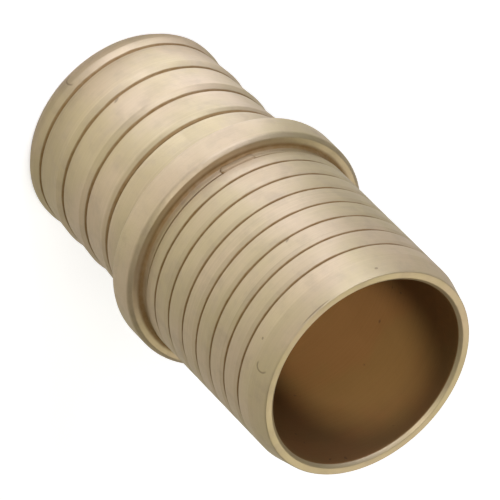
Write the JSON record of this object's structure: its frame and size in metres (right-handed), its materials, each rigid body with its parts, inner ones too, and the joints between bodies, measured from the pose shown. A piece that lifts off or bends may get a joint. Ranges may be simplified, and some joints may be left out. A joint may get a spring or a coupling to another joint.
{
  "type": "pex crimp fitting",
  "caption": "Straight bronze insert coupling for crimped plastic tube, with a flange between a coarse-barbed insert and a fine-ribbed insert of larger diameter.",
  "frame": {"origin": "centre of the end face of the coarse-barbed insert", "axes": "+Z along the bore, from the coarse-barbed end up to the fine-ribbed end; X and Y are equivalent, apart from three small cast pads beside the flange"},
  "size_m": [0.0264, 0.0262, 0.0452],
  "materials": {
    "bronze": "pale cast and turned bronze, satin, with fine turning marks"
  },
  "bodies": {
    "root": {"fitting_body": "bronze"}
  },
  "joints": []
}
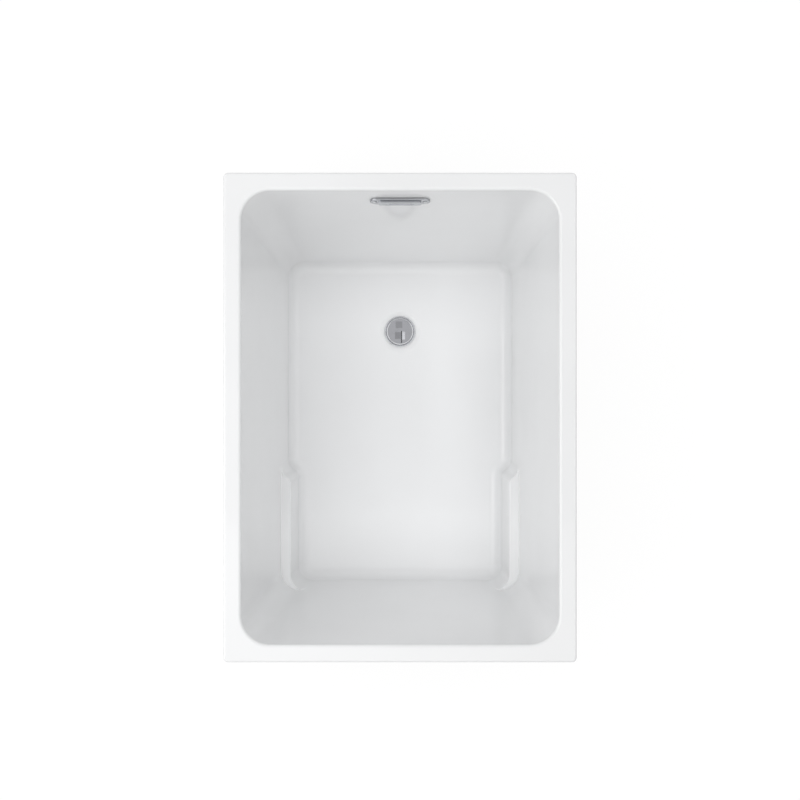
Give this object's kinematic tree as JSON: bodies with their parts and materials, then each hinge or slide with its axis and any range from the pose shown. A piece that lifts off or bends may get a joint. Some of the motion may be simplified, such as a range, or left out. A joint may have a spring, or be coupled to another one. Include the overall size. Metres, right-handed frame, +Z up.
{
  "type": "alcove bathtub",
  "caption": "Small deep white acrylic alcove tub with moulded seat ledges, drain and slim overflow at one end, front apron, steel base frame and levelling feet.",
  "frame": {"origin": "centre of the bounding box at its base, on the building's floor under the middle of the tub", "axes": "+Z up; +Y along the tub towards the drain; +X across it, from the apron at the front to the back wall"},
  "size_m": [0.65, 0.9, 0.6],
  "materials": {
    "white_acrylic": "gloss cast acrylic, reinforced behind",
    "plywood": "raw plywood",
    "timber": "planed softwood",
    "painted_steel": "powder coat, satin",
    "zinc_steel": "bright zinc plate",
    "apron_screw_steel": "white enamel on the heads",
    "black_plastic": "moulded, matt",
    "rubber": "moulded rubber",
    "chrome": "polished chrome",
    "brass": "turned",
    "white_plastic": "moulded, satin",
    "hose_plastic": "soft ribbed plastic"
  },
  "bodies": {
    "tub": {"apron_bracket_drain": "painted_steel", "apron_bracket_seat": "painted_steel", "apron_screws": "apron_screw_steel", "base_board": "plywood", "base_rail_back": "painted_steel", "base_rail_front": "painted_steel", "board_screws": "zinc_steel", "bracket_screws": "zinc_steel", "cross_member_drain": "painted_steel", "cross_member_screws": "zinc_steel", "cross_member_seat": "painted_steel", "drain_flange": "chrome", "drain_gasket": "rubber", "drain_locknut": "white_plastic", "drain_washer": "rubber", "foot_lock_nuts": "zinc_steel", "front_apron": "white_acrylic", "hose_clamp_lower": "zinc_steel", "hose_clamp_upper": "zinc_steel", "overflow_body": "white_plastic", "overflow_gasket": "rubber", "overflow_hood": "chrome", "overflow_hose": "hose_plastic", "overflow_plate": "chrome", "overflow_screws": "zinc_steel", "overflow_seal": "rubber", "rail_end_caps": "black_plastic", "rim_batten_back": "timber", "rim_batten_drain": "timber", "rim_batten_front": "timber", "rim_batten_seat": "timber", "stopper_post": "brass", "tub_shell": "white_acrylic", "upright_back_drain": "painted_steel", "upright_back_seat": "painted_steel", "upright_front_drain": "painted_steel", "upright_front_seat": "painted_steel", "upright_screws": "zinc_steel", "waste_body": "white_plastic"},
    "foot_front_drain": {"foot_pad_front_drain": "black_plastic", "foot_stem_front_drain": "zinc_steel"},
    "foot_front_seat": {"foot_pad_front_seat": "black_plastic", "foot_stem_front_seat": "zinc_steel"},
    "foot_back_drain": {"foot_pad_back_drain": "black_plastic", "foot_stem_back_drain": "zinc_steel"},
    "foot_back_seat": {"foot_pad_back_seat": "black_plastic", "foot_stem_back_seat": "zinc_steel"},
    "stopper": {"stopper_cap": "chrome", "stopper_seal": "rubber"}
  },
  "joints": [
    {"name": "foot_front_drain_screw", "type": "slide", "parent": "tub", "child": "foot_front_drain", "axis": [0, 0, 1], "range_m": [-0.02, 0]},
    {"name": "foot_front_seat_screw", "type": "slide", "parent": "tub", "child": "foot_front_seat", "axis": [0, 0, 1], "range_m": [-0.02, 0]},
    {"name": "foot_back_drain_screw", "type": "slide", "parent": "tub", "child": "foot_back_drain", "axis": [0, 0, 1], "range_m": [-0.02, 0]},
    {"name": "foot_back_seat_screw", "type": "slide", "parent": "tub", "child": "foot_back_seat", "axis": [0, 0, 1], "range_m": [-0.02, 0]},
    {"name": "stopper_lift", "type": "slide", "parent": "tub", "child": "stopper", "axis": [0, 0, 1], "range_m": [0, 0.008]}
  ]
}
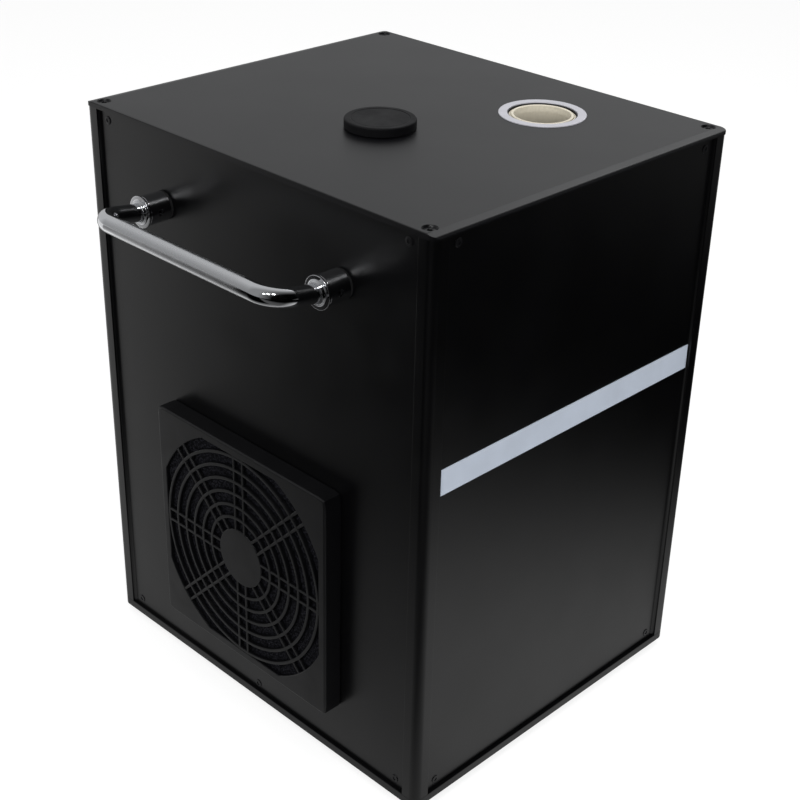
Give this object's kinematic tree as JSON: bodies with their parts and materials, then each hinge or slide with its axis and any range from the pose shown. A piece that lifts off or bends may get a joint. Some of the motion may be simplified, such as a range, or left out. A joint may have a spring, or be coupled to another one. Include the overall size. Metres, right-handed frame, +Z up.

#####

(Exercise) From the records above, extract each line exactly as shown.

(Finished task)
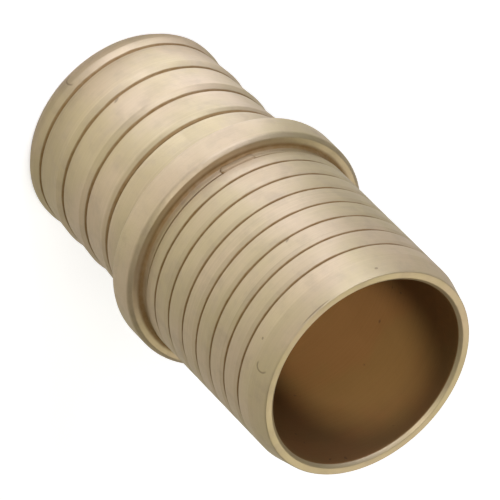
Write the JSON record of this object's structure: its frame and size in metres (right-handed), its materials, each rigid body with its parts, inner ones too, and the joints between bodies, measured from the pose shown. A piece that lifts off or bends may get a joint. Ranges may be simplified, and some joints may be left out. A joint may get a spring or a coupling to another joint.
{
  "type": "pex crimp fitting",
  "caption": "Straight bronze insert coupling for crimped plastic tube, with a flange between a coarse-barbed insert and a fine-ribbed insert of larger diameter.",
  "frame": {"origin": "centre of the end face of the coarse-barbed insert", "axes": "+Z along the bore, from the coarse-barbed end up to the fine-ribbed end; X and Y are equivalent, apart from three small cast pads beside the flange"},
  "size_m": [0.0264, 0.0262, 0.0452],
  "materials": {
    "bronze": "pale cast and turned bronze, satin, with fine turning marks"
  },
  "bodies": {
    "root": {"fitting_body": "bronze"}
  },
  "joints": []
}
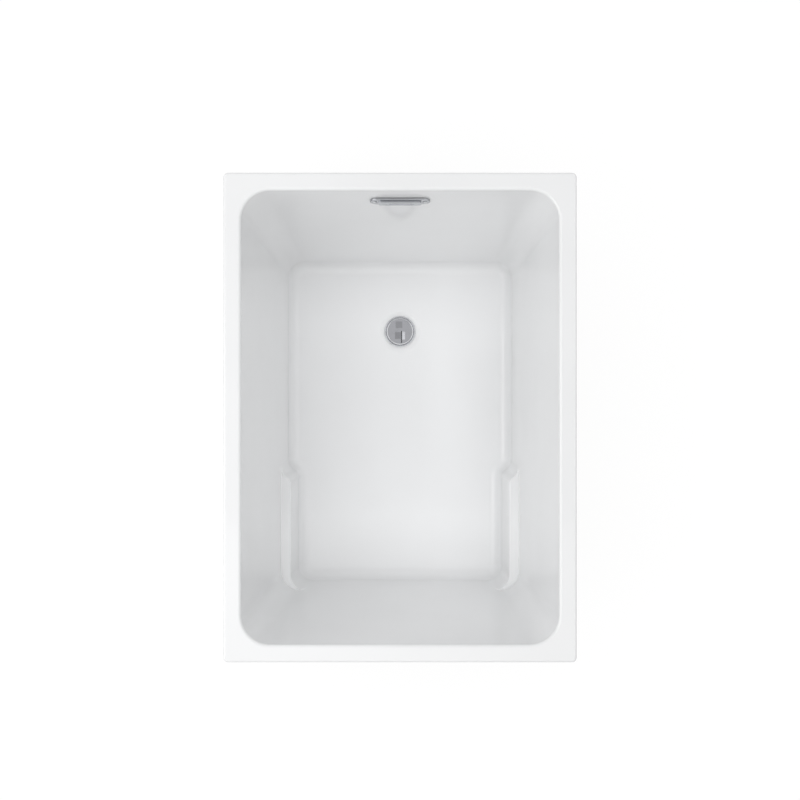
Give this object's kinematic tree as JSON: bodies with their parts and materials, then each hinge or slide with its axis and any range from the pose shown. A piece that lifts off or bends may get a joint. Some of the motion may be simplified, such as a range, or left out. A joint may have a spring, or be coupled to another one. Include the overall size. Metres, right-handed frame, +Z up.
{
  "type": "alcove bathtub",
  "caption": "Small deep white acrylic alcove tub with moulded seat ledges, drain and slim overflow at one end, front apron, steel base frame and levelling feet.",
  "frame": {"origin": "centre of the bounding box at its base, on the building's floor under the middle of the tub", "axes": "+Z up; +Y along the tub towards the drain; +X across it, from the apron at the front to the back wall"},
  "size_m": [0.65, 0.9, 0.6],
  "materials": {
    "white_acrylic": "gloss cast acrylic, reinforced behind",
    "plywood": "raw plywood",
    "timber": "planed softwood",
    "painted_steel": "powder coat, satin",
    "zinc_steel": "bright zinc plate",
    "apron_screw_steel": "white enamel on the heads",
    "black_plastic": "moulded, matt",
    "rubber": "moulded rubber",
    "chrome": "polished chrome",
    "brass": "turned",
    "white_plastic": "moulded, satin",
    "hose_plastic": "soft ribbed plastic"
  },
  "bodies": {
    "tub": {"apron_bracket_drain": "painted_steel", "apron_bracket_seat": "painted_steel", "apron_screws": "apron_screw_steel", "base_board": "plywood", "base_rail_back": "painted_steel", "base_rail_front": "painted_steel", "board_screws": "zinc_steel", "bracket_screws": "zinc_steel", "cross_member_drain": "painted_steel", "cross_member_screws": "zinc_steel", "cross_member_seat": "painted_steel", "drain_flange": "chrome", "drain_gasket": "rubber", "drain_locknut": "white_plastic", "drain_washer": "rubber", "foot_lock_nuts": "zinc_steel", "front_apron": "white_acrylic", "hose_clamp_lower": "zinc_steel", "hose_clamp_upper": "zinc_steel", "overflow_body": "white_plastic", "overflow_gasket": "rubber", "overflow_hood": "chrome", "overflow_hose": "hose_plastic", "overflow_plate": "chrome", "overflow_screws": "zinc_steel", "overflow_seal": "rubber", "rail_end_caps": "black_plastic", "rim_batten_back": "timber", "rim_batten_drain": "timber", "rim_batten_front": "timber", "rim_batten_seat": "timber", "stopper_post": "brass", "tub_shell": "white_acrylic", "upright_back_drain": "painted_steel", "upright_back_seat": "painted_steel", "upright_front_drain": "painted_steel", "upright_front_seat": "painted_steel", "upright_screws": "zinc_steel", "waste_body": "white_plastic"},
    "foot_front_drain": {"foot_pad_front_drain": "black_plastic", "foot_stem_front_drain": "zinc_steel"},
    "foot_front_seat": {"foot_pad_front_seat": "black_plastic", "foot_stem_front_seat": "zinc_steel"},
    "foot_back_drain": {"foot_pad_back_drain": "black_plastic", "foot_stem_back_drain": "zinc_steel"},
    "foot_back_seat": {"foot_pad_back_seat": "black_plastic", "foot_stem_back_seat": "zinc_steel"},
    "stopper": {"stopper_cap": "chrome", "stopper_seal": "rubber"}
  },
  "joints": [
    {"name": "foot_front_drain_screw", "type": "slide", "parent": "tub", "child": "foot_front_drain", "axis": [0, 0, 1], "range_m": [-0.02, 0]},
    {"name": "foot_front_seat_screw", "type": "slide", "parent": "tub", "child": "foot_front_seat", "axis": [0, 0, 1], "range_m": [-0.02, 0]},
    {"name": "foot_back_drain_screw", "type": "slide", "parent": "tub", "child": "foot_back_drain", "axis": [0, 0, 1], "range_m": [-0.02, 0]},
    {"name": "foot_back_seat_screw", "type": "slide", "parent": "tub", "child": "foot_back_seat", "axis": [0, 0, 1], "range_m": [-0.02, 0]},
    {"name": "stopper_lift", "type": "slide", "parent": "tub", "child": "stopper", "axis": [0, 0, 1], "range_m": [0, 0.008]}
  ]
}
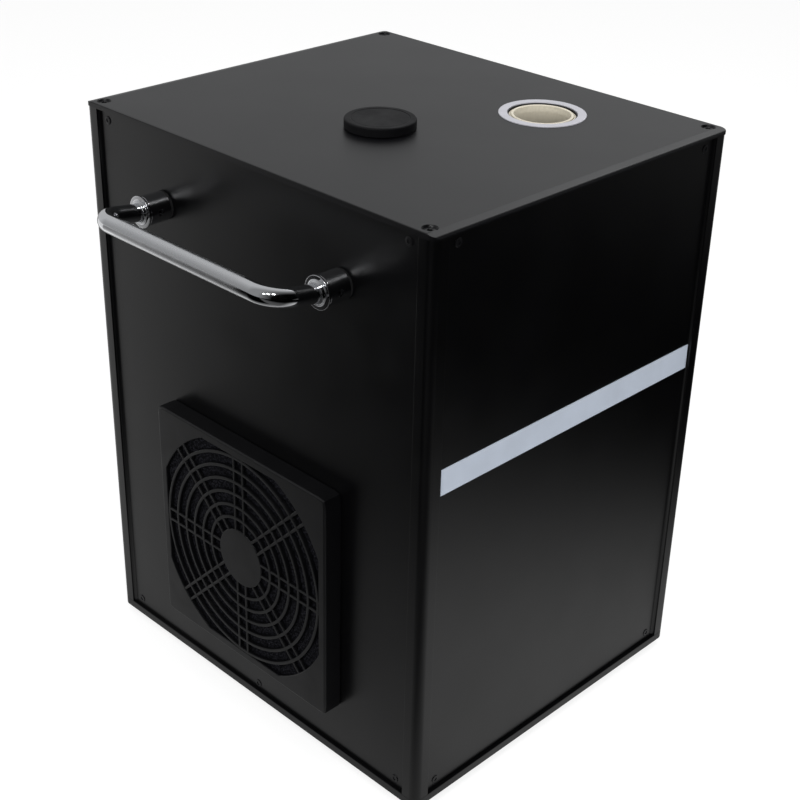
Give this object's kinematic tree as JSON: bodies with their parts and materials, then each hinge or slide with its axis and any range from the pose shown. A piece that lifts off or bends may get a joint. Some of the motion may be simplified, such as a range, or left out. A joint may have a spring, or be coupled to another one. Include the overall size. Metres, right-handed frame, +Z up.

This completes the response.